In some cases, a counterfactual design has been established from the beginning or can be created for the SEIE evaluation. 

For example, a long-term evaluation of the Head Start program followed up children who had been randomly assigned to participate in Head Start or to be in a control group (US DHHS, 2010). 

In some cases it might be possible to use a quasi-experimental design, such as a regression discontinuity approach, and compare those just above or below a threshold for inclusion in an intervention, or to find adequately matched sites to create a comparison group.
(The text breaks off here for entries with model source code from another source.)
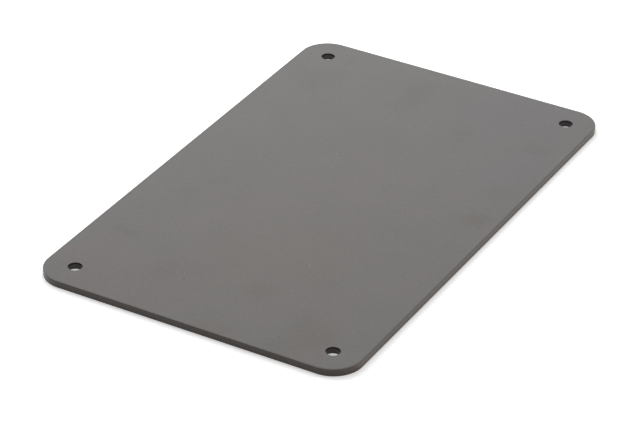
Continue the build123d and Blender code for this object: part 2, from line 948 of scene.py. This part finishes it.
    def build(self, finish: bpy.types.Material) -> bpy.types.Object:
        """Make the plate as a plain mesh that stands for the CAD node.

        Args:
            finish: the plate's material.

        Returns:
            The plate's object, at the origin.
        """
        tree = self.tree(finish)
        plate = bpy.data.objects.new("coated_plate", bpy.data.meshes.new("coated_plate"))
        bpy.context.scene.collection.objects.link(plate)
        rule = plate.modifiers.new("plate_rule", "NODES")
        rule.node_group = tree
        sockets = {item.name: item.identifier for item in tree.interface.items_tree}
        for name, value in self.inputs().items():
            rule[sockets[name]] = value
        depsgraph = bpy.context.evaluated_depsgraph_get()
        mesh = bpy.data.meshes.new_from_object(plate.evaluated_get(depsgraph))
        mesh.polygons.foreach_set("material_index", [0] * len(mesh.polygons))
        mesh.materials.clear()
        mesh.materials.append(finish)
        plate.modifiers.clear()
        plate.data = mesh
        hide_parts(NODE)
        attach(plate, "root")
        return plate


# ---- The studio --------------------------------------------------------------------------------


@dataclass
class StudioFloor:
    """A wide seamless floor that the plate lies on, a hair below it so that the two stay apart."""

    finish: StudioWhite
    half_size: float = 6.0
    gap: float = 0.00002

    def build(self) -> bpy.types.Object:
        """Make the floor.

        Returns:
            The floor's object.
        """
        reach, level = self.half_size, -self.gap
        corners = [(x * reach, y * reach, level) for x, y in ((-1, -1), (1, -1), (1, 1), (-1, 1))]
        mesh = bpy.data.meshes.new("studio_floor")
        mesh.from_pydata(corners, [], [(0, 1, 2, 3)])
        mesh.materials.append(self.finish.build())
        floor = bpy.data.objects.new("studio_floor", mesh)
        bpy.context.scene.collection.objects.link(floor)
        return floor


@dataclass(frozen=True)
class Softbox:
    """A square area lamp that faces the plate. It lights the coat but isn't mirrored in it."""

    name: str
    bearing_deg: float
    height_deg: float
    distance: float
    size: float
    power: float

    def build(self) -> bpy.types.Object:
        """Make the lamp.

        Returns:
            The lamp's object.
        """
        lamp = bpy.data.lights.new(self.name, "AREA")
        lamp.shape = "SQUARE"
        lamp.size = self.size
        lamp.energy = self.power
        made = bpy.data.objects.new(self.name, lamp)
        direction = bearing(self.bearing_deg, self.height_deg)
        made.location = direction * self.distance
        made.rotation_euler = direction.to_track_quat("Z", "Y").to_euler()
        made.visible_glossy = False
        bpy.context.scene.collection.objects.link(made)
        return made


@dataclass(frozen=True)
class StudioAir:
    """The light from all round: white to the camera and in reflections, weaker as fill."""

    fill: float = 0.22

    def build(self) -> bpy.types.World:
        """Make the world.

        Returns:
            The scene's world.
        """
        world = bpy.data.worlds.new("studio_air")
        world.use_nodes = True
        world.node_tree.nodes.clear()
        graph = Graph(world.node_tree)
        seen = shown_rays(graph, graph.node("ShaderNodeLightPath"))
        strength = self.fill + seen * (1.0 - self.fill)
        glow = graph.node(
            "ShaderNodeBackground", inputs={"Color": (1.0, 1.0, 1.0, 1.0), "Strength": strength}
        )
        graph.node("ShaderNodeOutputWorld", inputs={"Surface": glow.outputs["Background"]})
        bpy.context.scene.world = world
        return world


@dataclass(frozen=True)
class ProductCamera:
    """A long lens that looks down over the plate's near corner. Distances are in plate lengths."""

    plate_length: float
    bearing_deg: float = -150.961
    height_deg: float = 31.311
    roll_deg: float = 1.012
    distance: float = 5.4944
    aim: tuple[float, float] = (-0.05482, -0.00974)
    focal_length: float = 172.93
    sensor_width: float = 36.0
    sight: float = 100.0

    def build(self) -> bpy.types.Object:
        """Make the camera and give it to the scene.

        Returns:
            The camera's object.
        """
        lens = bpy.data.cameras.new("product_camera")
        lens.sensor_fit = "HORIZONTAL"
        lens.sensor_width = self.sensor_width
        lens.lens = self.focal_length
        lens.clip_end = self.sight
        made = bpy.data.objects.new("product_camera", lens)
        back = bearing(self.bearing_deg, self.height_deg)
        stand = (Vector((*self.aim, 0.0)) + back * self.distance) * self.plate_length
        roll = Matrix.Rotation(math.radians(self.roll_deg), 4, "Z")
        spin = back.to_track_quat("Z", "Y").to_matrix().to_4x4()
        made.matrix_world = Matrix.Translation(stand) @ spin @ roll
        bpy.context.scene.collection.objects.link(made)
        bpy.context.scene.camera = made
        return made


def bearing(turn_deg: float, height_deg: float) -> Vector:
    """Find the direction towards a point round the plate.

    Args:
        turn_deg: its turn about +Z from +X.
        height_deg: its height above the floor.

    Returns:
        A vector of length 1.
    """
    turn, height = math.radians(turn_deg), math.radians(height_deg)
    level = math.cos(height)
    return Vector((math.cos(turn) * level, math.sin(turn) * level, math.sin(height)))


# ---- Marks on this plate, and its lamps ----------------------------------------------------------


BROWN_DRIFTS = (
    Mark(-0.0460, -0.0060, 0.1380, 0.0850, -8.0, 0.455),
    Mark(-0.0980, 0.0300, 0.0340, 0.0320, 0.0, 0.95),
    Mark(-0.0700, 0.0160, 0.0460, 0.0200, -8.0, 0.90),
    Mark(-0.0450, -0.0220, 0.0460, 0.0200, -5.0, 0.90),
    Mark(-0.0550, 0.0000, 0.0360, 0.0200, 0.0, 0.75),
    Mark(-0.0980, -0.0480, 0.0260, 0.0160, 0.0, 0.80),
    Mark(-0.0740, -0.0440, 0.0260, 0.0120, 0.0, 0.68),
    Mark(-0.0740, -0.0300, 0.0240, 0.0130, 0.0, 0.70),
    Mark(-0.0760, -0.0130, 0.0180, 0.0120, 0.0, 0.70),
    Mark(-0.0460, -0.0600, 0.0200, 0.0070, 0.0, 0.58),
    Mark(-0.1050, 0.0500, 0.0200, 0.0200, 0.0, 0.75),
    Mark(-0.0900, 0.0560, 0.0400, 0.0140, 0.0, 0.66),
    Mark(-0.0300, 0.0250, 0.0260, 0.0160, 0.0, 0.62),
    Mark(-0.1080, -0.0120, 0.0060, 0.0100, 0.0, 0.90),
    Mark(0.0100, -0.0600, 0.0090, 0.0100, 0.0, 0.80),
    Mark(0.0800, 0.0180, 0.0320, 0.0180, 20.0, 0.40),
    Mark(0.0650, 0.0520, 0.0180, 0.0120, 30.0, 0.38),
)

SALLOW_DRIFTS = (
    Mark(-0.0560, -0.0080, 0.0400, 0.0340, -10.0, 0.52),
    Mark(-0.0960, -0.0460, 0.0240, 0.0140, 0.0, 0.46),
    Mark(-0.1090, -0.0100, 0.0060, 0.0080, 0.0, 0.70),
    Mark(0.0100, 0.0100, 0.0600, 0.0300, 0.0, 0.25),
)

VIOLET_DRIFTS = (
    Mark(0.0940, -0.0410, 0.0270, 0.0380, 0.0, 0.86),
    Mark(0.0540, -0.0560, 0.0260, 0.0150, 0.0, 0.70),
    Mark(0.1040, 0.0380, 0.0120, 0.0340, 0.0, 0.42),
    Mark(-0.0470, 0.0580, 0.0140, 0.0120, 0.0, 0.42),
    Mark(0.0780, -0.0340, 0.0240, 0.0090, 0.0, 0.50),
)

SMUDGES = (
    Mark(-0.0680, 0.0540, 0.0035, 0.0080, 0.0, 0.50),
    Mark(-0.0270, 0.0500, 0.0080, 0.0070, 0.0, 0.36),
    Mark(-0.0180, 0.0440, 0.0080, 0.0050, -20.0, 0.26),
    Mark(-0.0860, 0.0260, 0.0090, 0.0060, 0.0, 0.28),
    Mark(-0.0760, 0.0140, 0.0100, 0.0040, -35.0, 0.24),
    Mark(-0.0780, -0.0140, 0.0075, 0.0075, 0.0, 0.38),
    Mark(-0.1090, -0.0120, 0.0050, 0.0080, 0.0, 0.30),
    Mark(-0.0940, -0.0430, 0.0180, 0.0110, 0.0, 0.34),
    Mark(-0.1060, -0.0380, 0.0090, 0.0060, 0.0, 0.30),
    Mark(0.0100, -0.0600, 0.0060, 0.0070, 0.0, 0.42),
    Mark(0.0340, -0.0590, 0.0070, 0.0080, 0.0, 0.24),
    Mark(0.0730, -0.0570, 0.0050, 0.0070, 0.0, 0.30),
    Mark(0.0920, 0.0090, 0.0200, 0.0090, 8.0, 0.29),
    Mark(0.0800, 0.0510, 0.0120, 0.0170, -30.0, 0.18),
    Mark(0.0360, 0.0250, 0.0030, 0.0040, 0.0, 0.18),
    Mark(0.0680, -0.0250, 0.0090, 0.0050, 0.0, 0.20),
    Mark(-0.0620, -0.0300, 0.0050, 0.0060, 0.0, 0.14),
)

DARK_SPECKS = (
    Mark(-0.0860, 0.0165, 0.0010, 0.0004, 25.0, 1.0),
    Mark(-0.0100, 0.0090, 0.0004, 0.0004, 0.0, 0.7),
    Mark(0.0660, -0.0040, 0.0004, 0.0004, 0.0, 0.7),
    Mark(0.1040, 0.0470, 0.0006, 0.0003, 10.0, 0.8),
    Mark(0.1040, -0.0390, 0.0006, 0.0003, 20.0, 0.8),
)

LIGHT_SPECKS = (
    Mark(0.0280, 0.0130, 0.0012, 0.0004, 25.0, 0.5),
    Mark(-0.0525, -0.0203, 0.0005, 0.0005, 0.0, 1.0),
    Mark(0.0400, -0.0378, 0.0006, 0.0004, 30.0, 0.8),
    Mark(0.0200, -0.0182, 0.0007, 0.0003, -40.0, 0.6),
    Mark(0.0160, -0.0170, 0.0006, 0.0003, 20.0, 0.5),
)

# The near corner, whose top rim is painted darker as shade.
SHADED_RIM_CORNERS = (Mark(-0.1080, -0.0660, 0.0120, 0.0110, 0.0, 0.9),)

LAMPS = (
    Softbox("left_softbox", 85.0, 35.0, distance=1.3, size=0.8, power=5.5),
    Softbox("back_softbox", 40.0, 50.0, distance=0.45, size=0.35, power=1.10),
    Softbox("side_softbox", -58.0, 8.0, distance=1.5, size=0.32, power=14.0),
    Softbox("overhead_softbox", 60.0, 89.0, distance=0.9, size=1.4, power=3.1),
)


def main() -> None:
    """Build the plate, then the studio round it."""
    logging.basicConfig(level=logging.INFO, format="%(name)s: %(message)s")
    bpy.context.scene.view_settings.view_transform = "Standard"
    plate = CoverPlate.from_frame()
    coat = SatinCoat(
        outline=plate.outline(),
        brown_drifts=BROWN_DRIFTS,
        sallow_drifts=SALLOW_DRIFTS,
        violet_drifts=VIOLET_DRIFTS,
        smudges=SMUDGES,
        dark_specks=DARK_SPECKS,
        light_specks=LIGHT_SPECKS,
        shaded_rim_corners=SHADED_RIM_CORNERS,
    )
    piece = plate.build(coat.build())
    log.info("%s: %d faces", piece.name, len(piece.data.polygons))
    stage = [StudioFloor(StudioWhite()), *LAMPS, ProductCamera(plate.length)]
    for item in stage:
        log.info("%s stands", item.build().name)
    log.info("%s glows", StudioAir().build().name)


if __name__ == "__main__":
    main()
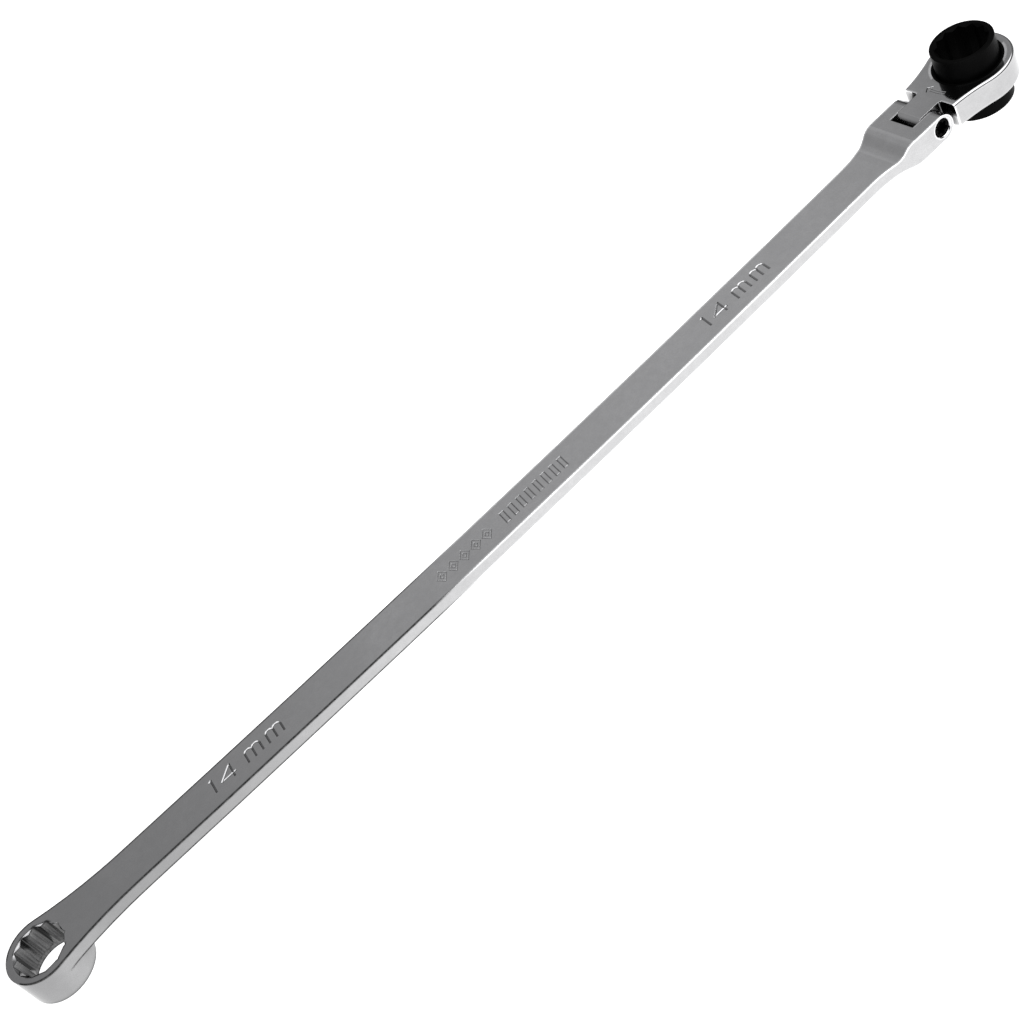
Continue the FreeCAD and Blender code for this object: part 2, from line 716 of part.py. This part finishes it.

In many cases, however, it may require some creativity to create a credible counterfactual group either prospectively and especially retrospectively.  If it is not possible to create a credible counterfactual, non-experimental options will be needed – for example, process tracingcomparative case studies or Qualitative Impact Protocol, which use a range of data to test the plausibility of the causal inference. These methods and approaches can be particularly useful for investigating the contribution of a specific project within a crowded implementation environment with many other projects.

Synthesise; Report and support use | Combining and using evidence

Before starting an SEIE it is important to anticipate how findings will be shared with those who may benefit from the findings.  This includes the implementing agencies, as well as other agencies that implement or fund similar programs in the same context.  It is of course also vital to share findings back with those being evaluated – communities, local partners and local governments - for veracity confirmation, for knowledge management and to improve future programming, post-SEIE. 

A variety of reporting formats might be needed to make findings accessible to different audiences.  Report and Support Use has some ideas on different ways of reporting.